— Start —

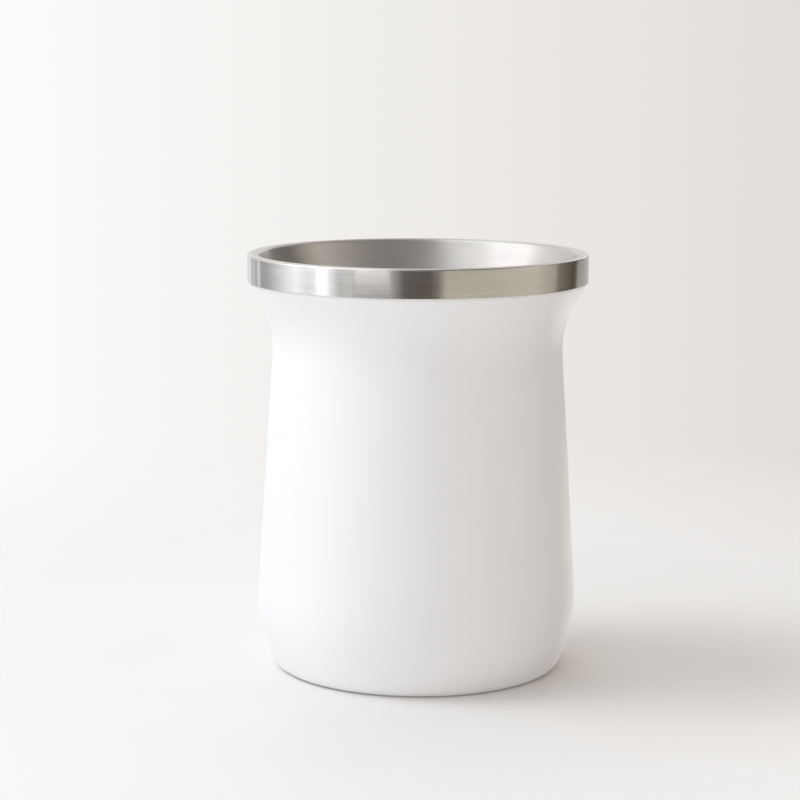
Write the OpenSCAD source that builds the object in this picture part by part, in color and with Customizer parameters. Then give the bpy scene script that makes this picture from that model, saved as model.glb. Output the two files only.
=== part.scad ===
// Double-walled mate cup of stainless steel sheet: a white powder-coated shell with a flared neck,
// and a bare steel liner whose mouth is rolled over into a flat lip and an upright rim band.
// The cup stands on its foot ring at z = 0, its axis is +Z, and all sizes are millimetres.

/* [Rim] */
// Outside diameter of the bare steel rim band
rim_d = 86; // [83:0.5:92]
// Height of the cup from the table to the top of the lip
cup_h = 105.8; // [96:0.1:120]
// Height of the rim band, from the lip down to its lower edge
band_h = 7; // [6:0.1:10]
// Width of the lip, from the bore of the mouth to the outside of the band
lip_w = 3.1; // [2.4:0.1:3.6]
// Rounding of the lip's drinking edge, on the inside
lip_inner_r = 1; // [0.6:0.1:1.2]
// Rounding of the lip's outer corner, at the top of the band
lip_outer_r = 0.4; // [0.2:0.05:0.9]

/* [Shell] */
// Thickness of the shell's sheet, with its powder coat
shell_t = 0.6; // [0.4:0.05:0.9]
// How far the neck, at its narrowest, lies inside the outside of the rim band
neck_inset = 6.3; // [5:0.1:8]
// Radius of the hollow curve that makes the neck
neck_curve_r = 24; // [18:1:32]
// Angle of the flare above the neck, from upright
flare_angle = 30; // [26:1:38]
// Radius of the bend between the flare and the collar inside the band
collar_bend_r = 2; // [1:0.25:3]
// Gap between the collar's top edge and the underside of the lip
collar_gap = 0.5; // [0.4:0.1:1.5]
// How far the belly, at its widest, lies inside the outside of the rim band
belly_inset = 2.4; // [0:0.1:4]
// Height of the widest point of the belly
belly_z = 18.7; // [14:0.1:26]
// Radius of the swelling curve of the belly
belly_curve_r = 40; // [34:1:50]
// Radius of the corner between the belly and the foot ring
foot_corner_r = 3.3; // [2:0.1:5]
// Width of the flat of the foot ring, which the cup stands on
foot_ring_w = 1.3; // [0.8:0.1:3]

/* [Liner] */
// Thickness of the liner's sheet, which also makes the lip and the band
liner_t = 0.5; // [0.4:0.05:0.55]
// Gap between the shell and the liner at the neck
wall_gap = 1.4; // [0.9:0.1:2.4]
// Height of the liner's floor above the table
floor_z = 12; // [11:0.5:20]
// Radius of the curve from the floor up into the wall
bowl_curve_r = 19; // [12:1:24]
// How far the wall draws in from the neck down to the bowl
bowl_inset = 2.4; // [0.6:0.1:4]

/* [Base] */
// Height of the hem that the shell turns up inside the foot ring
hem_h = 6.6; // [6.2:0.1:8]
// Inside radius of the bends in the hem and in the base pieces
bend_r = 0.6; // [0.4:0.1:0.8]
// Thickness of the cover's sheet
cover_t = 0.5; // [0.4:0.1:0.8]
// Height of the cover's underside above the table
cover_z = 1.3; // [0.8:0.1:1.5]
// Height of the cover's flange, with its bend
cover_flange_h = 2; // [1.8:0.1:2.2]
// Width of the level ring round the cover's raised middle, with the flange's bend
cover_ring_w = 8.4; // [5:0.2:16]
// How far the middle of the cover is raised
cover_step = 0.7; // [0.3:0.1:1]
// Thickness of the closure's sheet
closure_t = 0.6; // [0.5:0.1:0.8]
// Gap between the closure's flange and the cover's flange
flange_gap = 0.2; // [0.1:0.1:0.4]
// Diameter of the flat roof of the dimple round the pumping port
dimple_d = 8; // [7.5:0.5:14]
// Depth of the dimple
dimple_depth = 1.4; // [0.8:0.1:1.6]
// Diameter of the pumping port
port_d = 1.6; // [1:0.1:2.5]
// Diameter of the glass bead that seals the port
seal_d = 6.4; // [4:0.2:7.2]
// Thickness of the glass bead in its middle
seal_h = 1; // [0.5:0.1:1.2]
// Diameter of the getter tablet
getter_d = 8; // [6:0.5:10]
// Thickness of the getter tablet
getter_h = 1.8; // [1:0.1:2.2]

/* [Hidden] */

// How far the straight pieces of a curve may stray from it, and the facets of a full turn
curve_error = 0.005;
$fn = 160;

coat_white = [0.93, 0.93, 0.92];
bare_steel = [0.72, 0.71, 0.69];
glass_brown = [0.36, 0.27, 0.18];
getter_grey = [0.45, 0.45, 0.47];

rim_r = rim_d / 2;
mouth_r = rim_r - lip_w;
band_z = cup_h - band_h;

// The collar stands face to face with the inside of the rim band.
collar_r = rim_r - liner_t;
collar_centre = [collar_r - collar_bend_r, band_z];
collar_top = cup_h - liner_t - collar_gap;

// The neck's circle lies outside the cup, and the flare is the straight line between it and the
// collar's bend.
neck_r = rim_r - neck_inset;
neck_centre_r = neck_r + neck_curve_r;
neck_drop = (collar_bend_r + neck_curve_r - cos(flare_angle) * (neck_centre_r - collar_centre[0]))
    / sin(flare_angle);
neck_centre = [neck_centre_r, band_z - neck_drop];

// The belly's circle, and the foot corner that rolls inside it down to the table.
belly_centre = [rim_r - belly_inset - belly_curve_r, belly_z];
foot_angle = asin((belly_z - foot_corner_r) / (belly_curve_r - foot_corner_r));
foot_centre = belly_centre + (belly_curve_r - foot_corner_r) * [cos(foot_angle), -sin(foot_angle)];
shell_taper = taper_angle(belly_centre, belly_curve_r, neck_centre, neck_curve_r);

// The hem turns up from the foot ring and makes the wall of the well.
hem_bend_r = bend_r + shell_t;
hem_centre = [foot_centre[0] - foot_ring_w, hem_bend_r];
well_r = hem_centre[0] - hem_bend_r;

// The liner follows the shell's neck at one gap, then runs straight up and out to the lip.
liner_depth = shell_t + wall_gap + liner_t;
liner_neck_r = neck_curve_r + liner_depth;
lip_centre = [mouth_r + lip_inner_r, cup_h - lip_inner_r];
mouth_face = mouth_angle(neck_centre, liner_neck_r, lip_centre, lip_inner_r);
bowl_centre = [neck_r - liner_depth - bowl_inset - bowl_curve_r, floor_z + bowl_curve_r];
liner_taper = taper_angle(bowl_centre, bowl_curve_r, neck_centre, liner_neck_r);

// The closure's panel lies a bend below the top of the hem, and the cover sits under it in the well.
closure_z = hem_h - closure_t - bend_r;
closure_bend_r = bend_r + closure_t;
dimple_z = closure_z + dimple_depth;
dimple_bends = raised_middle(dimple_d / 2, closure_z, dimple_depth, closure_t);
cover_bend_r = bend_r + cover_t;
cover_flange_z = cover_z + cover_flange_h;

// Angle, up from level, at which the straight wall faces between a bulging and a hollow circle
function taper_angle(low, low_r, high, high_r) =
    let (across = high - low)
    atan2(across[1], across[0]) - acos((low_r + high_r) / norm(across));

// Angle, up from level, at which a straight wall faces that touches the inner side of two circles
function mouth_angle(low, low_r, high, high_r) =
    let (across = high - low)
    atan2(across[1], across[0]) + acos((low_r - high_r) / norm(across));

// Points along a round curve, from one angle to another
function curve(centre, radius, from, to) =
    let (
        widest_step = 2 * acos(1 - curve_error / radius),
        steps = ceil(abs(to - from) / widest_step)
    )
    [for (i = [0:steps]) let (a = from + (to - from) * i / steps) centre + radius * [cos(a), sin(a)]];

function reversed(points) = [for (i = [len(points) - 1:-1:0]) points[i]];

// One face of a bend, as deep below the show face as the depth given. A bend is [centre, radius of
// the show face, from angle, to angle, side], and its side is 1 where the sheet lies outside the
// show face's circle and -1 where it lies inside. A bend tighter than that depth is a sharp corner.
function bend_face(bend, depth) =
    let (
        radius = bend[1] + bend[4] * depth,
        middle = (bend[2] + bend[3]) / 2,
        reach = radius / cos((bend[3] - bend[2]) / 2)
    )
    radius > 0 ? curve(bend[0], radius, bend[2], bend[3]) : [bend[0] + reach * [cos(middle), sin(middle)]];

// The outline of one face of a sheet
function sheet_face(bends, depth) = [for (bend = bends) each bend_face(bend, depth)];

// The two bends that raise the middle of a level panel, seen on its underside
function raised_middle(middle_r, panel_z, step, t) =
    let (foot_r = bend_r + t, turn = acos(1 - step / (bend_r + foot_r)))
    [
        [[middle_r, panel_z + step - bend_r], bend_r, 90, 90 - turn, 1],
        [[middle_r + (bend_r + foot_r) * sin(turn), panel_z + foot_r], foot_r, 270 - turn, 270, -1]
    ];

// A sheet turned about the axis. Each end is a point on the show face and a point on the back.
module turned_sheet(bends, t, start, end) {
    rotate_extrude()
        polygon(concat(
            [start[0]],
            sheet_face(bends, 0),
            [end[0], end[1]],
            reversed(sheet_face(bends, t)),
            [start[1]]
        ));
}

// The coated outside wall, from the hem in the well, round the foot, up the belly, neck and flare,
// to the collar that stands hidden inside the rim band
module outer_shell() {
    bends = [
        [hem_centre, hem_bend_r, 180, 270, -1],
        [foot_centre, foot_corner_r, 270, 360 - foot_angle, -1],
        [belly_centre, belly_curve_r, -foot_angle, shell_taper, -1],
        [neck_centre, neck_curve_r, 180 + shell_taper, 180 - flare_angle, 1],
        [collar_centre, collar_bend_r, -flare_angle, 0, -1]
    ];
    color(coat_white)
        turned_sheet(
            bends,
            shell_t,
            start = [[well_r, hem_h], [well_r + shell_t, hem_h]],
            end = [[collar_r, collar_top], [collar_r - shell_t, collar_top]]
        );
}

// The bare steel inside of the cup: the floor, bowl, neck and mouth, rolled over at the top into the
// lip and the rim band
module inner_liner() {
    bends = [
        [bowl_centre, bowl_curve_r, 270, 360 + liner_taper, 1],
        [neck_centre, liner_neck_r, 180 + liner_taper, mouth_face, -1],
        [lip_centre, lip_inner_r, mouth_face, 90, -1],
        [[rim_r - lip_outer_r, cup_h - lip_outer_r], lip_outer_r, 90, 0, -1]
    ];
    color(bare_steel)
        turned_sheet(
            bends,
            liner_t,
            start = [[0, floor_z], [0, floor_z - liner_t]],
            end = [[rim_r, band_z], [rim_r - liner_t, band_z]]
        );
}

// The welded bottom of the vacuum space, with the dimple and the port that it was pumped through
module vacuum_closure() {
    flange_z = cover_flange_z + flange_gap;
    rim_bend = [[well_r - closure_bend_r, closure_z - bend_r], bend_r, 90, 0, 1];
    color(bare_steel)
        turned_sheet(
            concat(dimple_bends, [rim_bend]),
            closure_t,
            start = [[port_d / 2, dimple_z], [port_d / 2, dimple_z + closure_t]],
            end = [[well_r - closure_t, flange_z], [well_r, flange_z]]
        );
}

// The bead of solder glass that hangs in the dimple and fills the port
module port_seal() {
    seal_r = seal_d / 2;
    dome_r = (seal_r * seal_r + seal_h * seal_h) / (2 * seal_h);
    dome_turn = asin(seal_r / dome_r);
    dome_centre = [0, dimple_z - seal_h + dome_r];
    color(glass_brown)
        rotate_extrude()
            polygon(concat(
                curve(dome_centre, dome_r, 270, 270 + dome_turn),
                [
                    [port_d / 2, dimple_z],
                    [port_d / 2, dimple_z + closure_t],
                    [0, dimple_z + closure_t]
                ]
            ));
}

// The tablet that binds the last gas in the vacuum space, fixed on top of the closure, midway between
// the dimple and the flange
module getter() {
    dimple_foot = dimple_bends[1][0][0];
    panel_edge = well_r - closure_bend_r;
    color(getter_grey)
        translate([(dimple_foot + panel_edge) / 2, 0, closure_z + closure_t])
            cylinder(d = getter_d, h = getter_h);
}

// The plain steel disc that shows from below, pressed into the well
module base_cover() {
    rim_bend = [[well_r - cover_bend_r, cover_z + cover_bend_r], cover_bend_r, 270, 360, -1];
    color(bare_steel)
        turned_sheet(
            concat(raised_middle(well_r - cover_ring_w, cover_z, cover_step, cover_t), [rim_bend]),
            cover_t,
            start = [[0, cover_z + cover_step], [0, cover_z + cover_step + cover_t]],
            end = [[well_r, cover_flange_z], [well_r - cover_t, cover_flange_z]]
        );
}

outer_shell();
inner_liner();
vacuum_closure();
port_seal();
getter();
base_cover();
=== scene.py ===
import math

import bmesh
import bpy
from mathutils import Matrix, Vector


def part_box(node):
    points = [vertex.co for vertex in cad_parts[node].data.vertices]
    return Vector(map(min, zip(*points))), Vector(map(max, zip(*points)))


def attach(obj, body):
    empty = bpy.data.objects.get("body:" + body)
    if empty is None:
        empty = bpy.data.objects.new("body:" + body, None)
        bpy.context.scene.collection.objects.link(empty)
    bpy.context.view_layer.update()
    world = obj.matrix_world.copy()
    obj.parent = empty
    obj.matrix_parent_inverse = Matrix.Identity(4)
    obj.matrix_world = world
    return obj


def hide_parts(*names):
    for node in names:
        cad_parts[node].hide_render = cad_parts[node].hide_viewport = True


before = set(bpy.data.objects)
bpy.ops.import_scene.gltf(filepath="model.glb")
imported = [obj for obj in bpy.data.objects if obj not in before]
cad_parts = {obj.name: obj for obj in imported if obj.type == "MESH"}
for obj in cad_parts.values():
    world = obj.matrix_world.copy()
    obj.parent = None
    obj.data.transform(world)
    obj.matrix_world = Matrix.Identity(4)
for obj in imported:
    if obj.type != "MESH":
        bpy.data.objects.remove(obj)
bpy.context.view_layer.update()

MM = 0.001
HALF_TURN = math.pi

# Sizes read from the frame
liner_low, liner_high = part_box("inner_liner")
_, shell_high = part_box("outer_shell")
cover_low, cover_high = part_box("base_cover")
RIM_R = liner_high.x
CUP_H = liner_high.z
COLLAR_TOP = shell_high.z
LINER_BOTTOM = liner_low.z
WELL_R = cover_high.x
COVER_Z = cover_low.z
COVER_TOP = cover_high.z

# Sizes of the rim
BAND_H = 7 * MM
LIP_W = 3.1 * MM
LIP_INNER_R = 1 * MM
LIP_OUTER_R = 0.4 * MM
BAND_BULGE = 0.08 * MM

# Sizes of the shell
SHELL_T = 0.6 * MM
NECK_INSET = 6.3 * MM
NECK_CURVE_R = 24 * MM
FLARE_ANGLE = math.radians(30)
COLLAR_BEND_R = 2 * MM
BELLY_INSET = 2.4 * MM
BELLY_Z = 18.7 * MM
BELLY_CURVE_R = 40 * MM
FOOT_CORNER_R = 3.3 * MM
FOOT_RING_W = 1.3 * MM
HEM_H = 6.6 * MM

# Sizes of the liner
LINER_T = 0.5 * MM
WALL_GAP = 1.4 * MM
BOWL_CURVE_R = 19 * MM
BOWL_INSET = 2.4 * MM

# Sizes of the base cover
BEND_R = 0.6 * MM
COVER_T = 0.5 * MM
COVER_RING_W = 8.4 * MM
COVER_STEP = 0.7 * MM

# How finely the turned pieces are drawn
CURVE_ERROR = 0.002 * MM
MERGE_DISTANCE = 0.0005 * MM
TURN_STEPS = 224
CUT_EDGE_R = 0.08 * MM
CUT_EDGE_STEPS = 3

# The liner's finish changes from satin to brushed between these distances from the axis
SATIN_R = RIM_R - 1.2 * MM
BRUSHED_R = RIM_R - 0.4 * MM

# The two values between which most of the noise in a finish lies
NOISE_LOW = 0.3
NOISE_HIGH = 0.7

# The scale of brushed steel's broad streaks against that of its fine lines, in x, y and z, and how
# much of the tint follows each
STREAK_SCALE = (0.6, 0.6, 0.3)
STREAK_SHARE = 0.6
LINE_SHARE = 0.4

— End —

• _Challenge_: Repeat word for word the lines from the line with "into the well" to the line with "bpy.data.objects.remove(obj)", both lines included.

• _Finished answer_:
// The plain steel disc that shows from below, pressed into the well
module base_cover() {
    rim_bend = [[well_r - cover_bend_r, cover_z + cover_bend_r], cover_bend_r, 270, 360, -1];
    color(bare_steel)
        turned_sheet(
            concat(raised_middle(well_r - cover_ring_w, cover_z, cover_step, cover_t), [rim_bend]),
            cover_t,
            start = [[0, cover_z + cover_step], [0, cover_z + cover_step + cover_t]],
            end = [[well_r, cover_flange_z], [well_r - cover_t, cover_flange_z]]
        );
}

outer_shell();
inner_liner();
vacuum_closure();
port_seal();
getter();
base_cover();
=== scene.py ===
import math

import bmesh
import bpy
from mathutils import Matrix, Vector


def part_box(node):
    points = [vertex.co for vertex in cad_parts[node].data.vertices]
    return Vector(map(min, zip(*points))), Vector(map(max, zip(*points)))


def attach(obj, body):
    empty = bpy.data.objects.get("body:" + body)
    if empty is None:
        empty = bpy.data.objects.new("body:" + body, None)
        bpy.context.scene.collection.objects.link(empty)
    bpy.context.view_layer.update()
    world = obj.matrix_world.copy()
    obj.parent = empty
    obj.matrix_parent_inverse = Matrix.Identity(4)
    obj.matrix_world = world
    return obj


def hide_parts(*names):
    for node in names:
        cad_parts[node].hide_render = cad_parts[node].hide_viewport = True


before = set(bpy.data.objects)
bpy.ops.import_scene.gltf(filepath="model.glb")
imported = [obj for obj in bpy.data.objects if obj not in before]
cad_parts = {obj.name: obj for obj in imported if obj.type == "MESH"}
for obj in cad_parts.values():
    world = obj.matrix_world.copy()
    obj.parent = None
    obj.data.transform(world)
    obj.matrix_world = Matrix.Identity(4)
for obj in imported:
    if obj.type != "MESH":
        bpy.data.objects.remove(obj)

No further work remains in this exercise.